Some context: this task isn't being worked right now. I just created it as a potential future analysis because I had just become aware that Wikidata item properties were tracked specifically in wbc_entity_usage and think some good numbers on this would be valuable to track.

Based on what you said, I think I should probably rename this task to focus on the edit history as that's closer to what I'm actually interested in (I now see the confusion that the current title causes) -- i.e. edits that originate on Wikidata and actually change the content of an associated Wikipedia article. The Wikidata tracking in Recent Changes feed seems to be still far too noisy for this purpose. Looking at English Wikipedia for example, the challenge with the Recent Changes feed of Wikidata edits is that almost none of those changes (I couldn't actually find any in my quick checking) actually affected the content of the page. Sitelinks obviously matter but I'm not considering them at the moment. Almost all the property changes in that feed are surfaced because the associated Wikipedia article has a generic C property on the wbc_entity_usage table (as opposed to C.P#### indicating that specific properties are being transcluded). I don't actually understand why they have that C property listed on wbc_entity_usage.

The approach described in the description is likely to get you some fairly unreliable data.

Could you provide some more details here?

Isaac renamed this task from What percentage of edits via Wikidata transclusion are missing on Recent Changes? to What proportion of a Wikipedia article's edit history might reasonably be changes via Wikidata transclusion?.Mar 2 2020, 10:04 PM

The Wikidata tracking in Recent Changes feed seems to be still far too noisy for this purpose

Yup. See T90435: [Epic] Wikidata watchlist improvements (client) and all subtasks.

I don't actually understand why they have that C property listed on wbc_entity_usage.

If we have a concrete example to look at I can try to figure that out :)
But indeed, the usage tracking for C.P### only means that a change to that statement might trigger a change to the page rendering.
Being more certain is hard due to the flexibility of LUA and parser functions.

A 'better' way to dispatch recent changes notifications might be to parser both the old and new versions of the page, compare, and only add an RC row if the content seems to have changes.
Still not fool proof as some other magic on the page could cause the content to change, but would likely result in less RC entries.
And of course this would mean double page parsing (for cases where there is no parser cache entry) which would be undesirable.

If we have a concrete example to look at I can try to figure that out :)

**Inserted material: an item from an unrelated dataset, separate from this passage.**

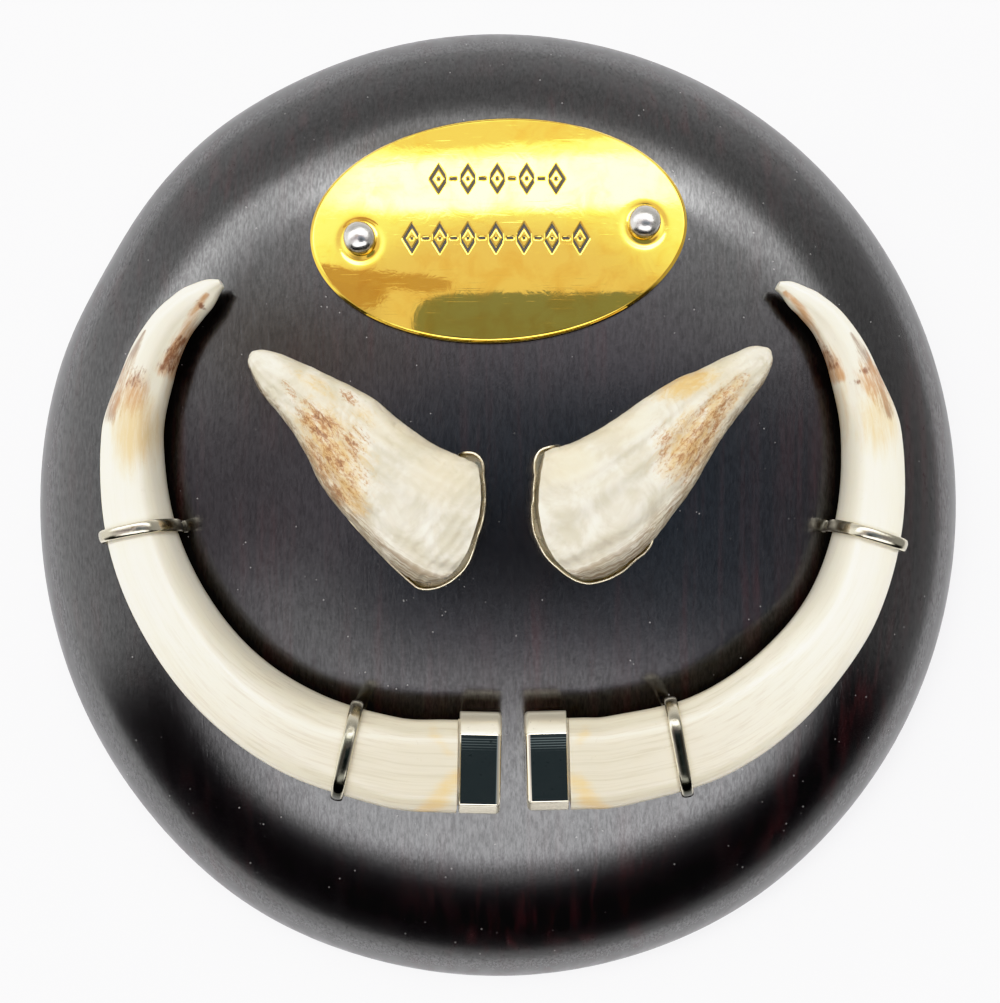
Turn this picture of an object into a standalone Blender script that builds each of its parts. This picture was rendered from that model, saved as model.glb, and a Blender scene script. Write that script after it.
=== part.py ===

Actually, I think I found the reason for most of the pages: https://en.wikipedia.org/wiki/Template:Authority_control
It's generic because it pulls any external identifiers so can't be defined in advance which ones will be transcluded. And while "noise' from this example could be reduced by somehow indicating in wbc_entity_usage whether the properties used are identifiers or statements, I recognize that that doesn't solve the larger challenge.

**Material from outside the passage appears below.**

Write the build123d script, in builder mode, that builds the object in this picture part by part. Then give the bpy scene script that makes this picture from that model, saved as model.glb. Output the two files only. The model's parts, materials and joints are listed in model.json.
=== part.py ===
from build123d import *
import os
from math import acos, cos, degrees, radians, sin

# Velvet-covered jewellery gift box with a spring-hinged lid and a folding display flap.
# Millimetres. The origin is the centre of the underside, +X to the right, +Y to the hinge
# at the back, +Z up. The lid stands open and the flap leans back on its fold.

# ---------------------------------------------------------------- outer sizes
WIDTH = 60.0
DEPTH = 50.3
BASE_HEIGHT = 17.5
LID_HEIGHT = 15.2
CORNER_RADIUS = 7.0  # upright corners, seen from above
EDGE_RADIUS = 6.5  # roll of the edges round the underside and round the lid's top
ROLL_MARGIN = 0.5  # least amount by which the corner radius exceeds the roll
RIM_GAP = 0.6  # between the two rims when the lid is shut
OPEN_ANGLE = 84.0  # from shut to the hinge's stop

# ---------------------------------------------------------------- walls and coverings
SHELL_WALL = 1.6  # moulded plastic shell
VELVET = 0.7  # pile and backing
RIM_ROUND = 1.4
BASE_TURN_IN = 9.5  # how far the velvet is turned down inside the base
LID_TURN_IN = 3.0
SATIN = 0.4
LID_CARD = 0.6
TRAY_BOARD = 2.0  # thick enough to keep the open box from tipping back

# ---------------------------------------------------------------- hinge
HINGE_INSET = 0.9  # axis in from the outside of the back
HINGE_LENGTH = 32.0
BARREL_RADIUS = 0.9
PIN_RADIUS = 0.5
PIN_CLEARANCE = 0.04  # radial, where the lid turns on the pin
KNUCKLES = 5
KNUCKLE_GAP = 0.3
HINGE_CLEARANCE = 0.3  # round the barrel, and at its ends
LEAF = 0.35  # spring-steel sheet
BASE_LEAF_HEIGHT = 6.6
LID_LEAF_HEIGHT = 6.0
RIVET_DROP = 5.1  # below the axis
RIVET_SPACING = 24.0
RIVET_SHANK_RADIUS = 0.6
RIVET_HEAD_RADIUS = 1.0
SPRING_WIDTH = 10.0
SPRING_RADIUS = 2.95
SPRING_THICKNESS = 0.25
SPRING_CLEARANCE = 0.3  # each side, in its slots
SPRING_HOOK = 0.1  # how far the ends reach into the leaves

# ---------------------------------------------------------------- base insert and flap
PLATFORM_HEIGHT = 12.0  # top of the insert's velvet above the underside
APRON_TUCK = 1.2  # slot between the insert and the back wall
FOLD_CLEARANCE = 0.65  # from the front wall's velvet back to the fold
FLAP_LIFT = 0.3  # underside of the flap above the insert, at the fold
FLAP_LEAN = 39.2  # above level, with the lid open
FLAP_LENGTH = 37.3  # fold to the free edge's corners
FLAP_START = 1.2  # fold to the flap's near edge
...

@Isaac I suggest we have a call together with Adam to talk this through before we dive deeper into it? It seems like a worthy research area so let's make sure we look at the right things :)

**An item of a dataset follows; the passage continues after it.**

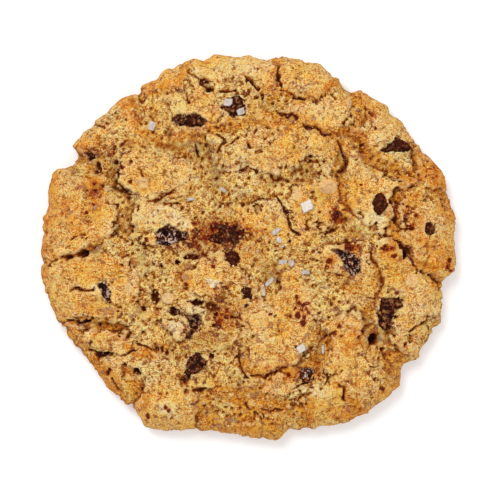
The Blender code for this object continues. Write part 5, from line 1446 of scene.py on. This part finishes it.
def make_crumbs(trees, material):
    """Loose grains in the open crumb, each a lump of twenty faces."""
    rng = np.random.default_rng(21)
    seed_mesh = bmesh.new()
    bmesh.ops.create_icosphere(seed_mesh, subdivisions=1, radius=1.0)
    lump = np.array([vert.co[:] for vert in seed_mesh.verts])
    lump_faces = np.array([[vert.index for vert in face.verts] for face in seed_mesh.faces])
    seed_mesh.free()
    angle = rng.uniform(0, 2 * math.pi, CRUMB_COUNT * 8)
    radius = 0.97 * radius_at(angle) * np.sqrt(rng.uniform(0, 1, len(angle)))
    flat = np.column_stack([radius * np.cos(angle), radius * np.sin(angle)])
    opened, _, _ = crumb_openness(flat)
    clear = np.full(len(flat), FAR)
    for _, outline in CHIPS:
        clear = np.minimum(clear, outline_distance(*flat.T, outline))
    wanted = (rng.uniform(0, 1, len(flat)) < 0.25 + 0.75 * opened) & (clear > 0.1)
    flat = flat[wanted][:CRUMB_COUNT]
    points, faces, tones = [], [], []
    for i, (x, y) in enumerate(flat):
        height, _ = top_of(trees, x, y)
        size = rng.uniform(*CRUMB_SIZE)
        stretch = rng.uniform(0.7, 1.3, 3)
        jitter = rng.uniform(0.75, 1.25, (len(lump), 1))
        points.append(lump * jitter * stretch * size + (x, y, height + 0.15 * size))
        faces.append(lump_faces + i * len(lump))
        tones.append(np.full(len(lump), rng.uniform(0.2, 0.9)))
    made = object_from("loose_crumbs", np.concatenate(points), np.concatenate(faces), material)
    set_attribute(made, "tone", np.concatenate(tones))
    return made


# The view from above, in metres: the camera's height, and what it sees at the height of the rim
VIEW_HEIGHT = 1.0
VIEW_WIDTH = 0.100
VIEW_CENTRE = (0.0004, -0.0006)
SIGHT_LEVEL = 0.006

# The lights: place and size in metres, power in watts
KEY = ((-0.38, 0.56, 1.0), 0.6, 8.8)
FILL = ((0.8, -0.6, 1.0), 1.0, 5.2)

WHITE = (1.0, 1.0, 1.0, 1.0)
SKY_STRENGTH = 0.61
FLOOR_COLOUR = (0.86, 0.86, 0.86, 1.0)
FLOOR_GLOW = 0.2
FLOOR_REACH = 3.0


def add_camera():
    camera = bpy.data.objects.new("camera", bpy.data.cameras.new("camera"))
    bpy.context.scene.collection.objects.link(camera)
    camera.location = (*VIEW_CENTRE, VIEW_HEIGHT)
    camera.data.sensor_width = 36.0
    camera.data.angle = 2 * math.atan(VIEW_WIDTH / 2 / (VIEW_HEIGHT - SIGHT_LEVEL))
    camera.data.clip_start = 0.01
    bpy.context.scene.camera = camera


def add_area(name, place, size, power):
    light = bpy.data.lights.new(name, "AREA")
    light.size = size
    light.energy = power
    made = bpy.data.objects.new(name, light)
    made.location = place
    made.rotation_euler = (-Vector(place)).to_track_quat("-Z", "Y").to_euler()
    bpy.context.scene.collection.objects.link(made)


def add_studio():
    """A white floor under soft light from the top left, as the photo has it."""
    floor_mesh = bpy.data.meshes.new("floor")
    corners = [(x * FLOOR_REACH, y * FLOOR_REACH, 0) for x, y in ((-1, -1), (1, -1), (1, 1), (-1, 1))]
    floor_mesh.from_pydata(corners, [], [(0, 1, 2, 3)])
    floor = bpy.data.objects.new("floor", floor_mesh)
    bpy.context.scene.collection.objects.link(floor)
    white, nodes = new_material("white_floor", 0.9)
    nodes.shader.inputs["Base Color"].default_value = FLOOR_COLOUR
    nodes.shader.inputs["Emission Color"].default_value = WHITE
    nodes.shader.inputs["Emission Strength"].default_value = FLOOR_GLOW
    floor.data.materials.append(white)
    world = bpy.data.worlds.new("studio")
    world.use_nodes = True
    sky = world.node_tree.nodes["Background"]
    sky.inputs["Color"].default_value = WHITE
    sky.inputs["Strength"].default_value = SKY_STRENGTH
    bpy.context.scene.world = world
    add_area("key", *KEY)
    add_area("fill", *FILL)
    bpy.context.scene.view_settings.view_transform = "Standard"
    bpy.context.scene.cycles.use_denoising = True


def main():
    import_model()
    chocolate = chocolate_material()
    dough = make_dough(dough_material())
    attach(dough, "root")
    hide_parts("dough")
    trees = [tree_of(dough)]
    chips = []
    for seed, (name, outline) in enumerate(CHIPS):
        chip = make_chip(name, outline, trees, 200 + seed, chocolate)
        chips.append(chip)
        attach(chip, "root")
        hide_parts(name)
    salt = make_flakes(trees + [tree_of(chip) for chip in chips], salt_material())
    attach(salt, "root")
    crumbs = make_crumbs(trees, crumb_material())
    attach(crumbs, "root")
    add_camera()
    add_studio()


main()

@Lydia_Pintscher that makes sense and thanks for reaching out. I'm not going to schedule the meeting right now because I don't want to use up your time if we don't end up prioritizing this work, but when we do, I'll reach out!

The results reported in T249654#6352573 have some potential insight into how we think about supporting patrolling of Wikidata transclusion within Wikipedia articles so I wanted to record some of my initial thoughts here. We would want to talk with patrollers before actually thinking about implementing any of these and unfortunately I'm not actually working on this aspect of the project at the moment. However: the recent changes feed for a given article likely has many more Wikidata-related changes than are actually pertinent to an article from a patrolling standpoint. Some thoughts on reducing this noise:

  • Many entries to wbc_entity_usage are from transclusion that only generates tracking categories (e.g., Category:Coordinates on Wikidata) so arguably there should be a way to mark events on Recent Changes caused by these as tracking-only so patrollers could easily ignore them.
  • Many entries to wbc_entity_usage are from metadata templates like Authority Control and Taxonbar that are very valuable from a linked-data perspective but less from a reader's perspective and have a very low potential for harmful vandalism. Because the way both of these templates are written, they also trigger a general "statements" aspect usage, so any changes to statements on the Wikidata item would trigger an event on recent changes. This adds a bunch of noise to the Recent Changes feed from Wikidata where these templates are used. Additionally, in reality, changes to Wikidata identifiers that impact Authority Control and Taxonbar have a very low likelihood of being problematic from a reader's perspective because the external links that are generated via these templates go to well-curated repositories of information so the reader should quickly realize the link is incorrect and probably won't end up viewing offensive material. Ideally these templates would be rewritten to only trigger the specific properties they transclude, but in practice I could see that being difficult, inefficient, or causing the wbc_entity_usage table to become far too large to be practical (as each usage of Authority Control would trigger close to 100 rows, 1 for each property that can be transcluded). Instead, maybe wbc_entity_usage could be expanded to distinguish between general statements (C.S?) and identifiers (C.I?)? This would make filtering out changes to identifiers far easier and metadata templates then could still be recorded simply without causing every change to date of birth, occupation, etc. to also trigger a change. Unfortunately, I suspect this would require making non-trivial changes to the Lua modules and then convincing template coders to adapt the code.
  • Some entries to wbc_entity_usage go to generating external links that could more clearly generate harm if vandalized and probably do warrant focus from patrollers. For instance, Wikidata templates that generate links to Commons categories or external links to IMDb etc. could more clearly be abused to link to offensive material. Thankfully, given the specific nature of these templates, they generally are recorded with their specific property and so don't generate noise for patrollers. That said, a not insignificant amount of their usage (on enwiki) is only for tracking categories, so any changes that would distinguish between actual transclusion and tracking categories would serve to reduce noise for this.
  • Finally, infobox transclusion has probably the greatest potential for harm (e.g., falsifying someone's age or where they were born). This seems to be tracked pretty well for most infoboxes (the specific properties each get their own row and labels for each item that was actually transcluded) so I think it's more about reducing the noise from the above so that patrollers can more easily see these changes.